’There is a mood of catastrophe, many people are stunned’

Rockets fly from the Gaza Strip towards Israel. © picture alliance / ASSOCIATED
Rockets fly from the Gaza Strip towards Israel. © picture alliance / ASSOCIATED PRESS | Fatima Shbair

Katrin Kogman-Appel is currently in Israel - how she assesses the situation

Since the radical Islamic Palestinian organization Hamas attacked Israel last weekend, the country has been under a state of emergency. In an interview with André Bednarz, Dr. Katrin Kogman-Appel, professor at the Institute for Jewish Studies at the University of Münster, describes the mood among the population and what the Islamist terror means for everyday life. She is currently staying near Jerusalem.

In Jerusalem, Israelis and Palestinians live in close proximity to each other. How does that affect the current situation?

I don’t live directly in Jerusalem, but in a town about 20 kilometers to the southwest, and I can’t judge that at the moment, because right now you only leave your house in special circumstances. You only go into the city if you have to. Contacts between Israelis and Palestinians only occur when normality prevails, for example in stores or at the workplace. Since the situation is not normal at the moment, there are few encounters. In addition, the Jewish population is on edge at the moment, and suspicion is high. According to the reports of what took place on Saturday in the kibbutzim and places around the Gaza Strip, noises at the door, the banging of a hammer or the like immediately make red lamps light up in the head. The question, however, is how the two groups will live together after this war.

What is the general mood among the population?

I can only speak for the Jewish population, which is currently distraught and panicked. There is a mood of catastrophe, many people are stunned. Apart from that, the Jewish population is divided into two groups: those who are critical of the government, who are extremely disturbed by the fact that the government and the army have not done a good job. From within the army, meanwhile, there are voices of higher officers who accept responsibility. This is not the case among politicians. And there are, secondly, those groups that support the government and scapegoat those who criticize the government. All of this is naturally a consequence of the events and demonstrations surrounding the so-called judicial reform, which has plunged the country into turmoil for months. According to a recent poll, however, only 11 % of the population currently believe that the current government should remain in office as it is.

In addition, there are the daily reports about the steadily increasing number of dead...

Since yesterday, the press has been publishing lists of murdered citizens and fallen soldiers. In such a small country, the probability of coming across familiar names is very high. The worst are the names, pictures and stories of the hostages: a three-year-old boy, a disabled and over 80-year-old woman in a wheelchair, an 84-year-old grandmother and great-grandmother, a Shoah survivor who must be around 90 years old. However, most of the hostages are between 20 or 30 years old.

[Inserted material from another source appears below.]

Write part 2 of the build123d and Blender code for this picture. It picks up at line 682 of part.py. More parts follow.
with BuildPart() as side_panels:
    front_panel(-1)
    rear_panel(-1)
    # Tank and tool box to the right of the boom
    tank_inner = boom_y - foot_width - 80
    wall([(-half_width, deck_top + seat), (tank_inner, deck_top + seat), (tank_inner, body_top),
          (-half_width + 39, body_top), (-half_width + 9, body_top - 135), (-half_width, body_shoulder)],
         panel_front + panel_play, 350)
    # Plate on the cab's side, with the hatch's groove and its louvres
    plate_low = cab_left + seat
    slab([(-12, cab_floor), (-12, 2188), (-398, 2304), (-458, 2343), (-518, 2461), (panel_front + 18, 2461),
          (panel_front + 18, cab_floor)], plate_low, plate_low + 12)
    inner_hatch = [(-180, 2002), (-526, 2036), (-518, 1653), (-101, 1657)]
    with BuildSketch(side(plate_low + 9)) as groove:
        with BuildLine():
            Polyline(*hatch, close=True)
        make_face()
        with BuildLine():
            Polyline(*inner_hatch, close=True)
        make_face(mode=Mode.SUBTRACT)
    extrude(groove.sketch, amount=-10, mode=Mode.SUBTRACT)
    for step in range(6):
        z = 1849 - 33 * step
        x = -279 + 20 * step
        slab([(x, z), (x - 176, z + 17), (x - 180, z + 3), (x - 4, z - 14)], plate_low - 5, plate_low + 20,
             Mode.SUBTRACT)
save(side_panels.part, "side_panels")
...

In view of the tense situation, can you go about your work at all at the moment?

It avries from moment to moment. Last Saturday, we were woken up by sirens. At first we thought it was a false alarm, but shortly afterwards we could already hear impacts, so we went to a shelter. There have been rocket attacks again and again in recent years. However, few missiles usually stray where we live - so the first alarm alone didn’t make us nervous. However, when the sirens sounded so frequently that we ended up spending the entire morning in the shelter - fortunately we have our own shelter - we were alarmed. In between, however, I sat down at my desk as I did on other days. However, when the first news about the invading terrorists started coming in on my cell phone one by one, it was the end of my concentration. And the news got worse and worse as Sunday and Monday went on. Updates from one of the local dailies appear on my cell phone every few minutes, and of course you read them immediately. The concentration level is accordingly low. However, work is also distracting, and that’s an important point: time passes more quickly, and you’re forced to think about something else, too. But you can’t speak of normal work. First of all, I try to keep acute deadlines in mind, it’s more difficult with creativity at the moment.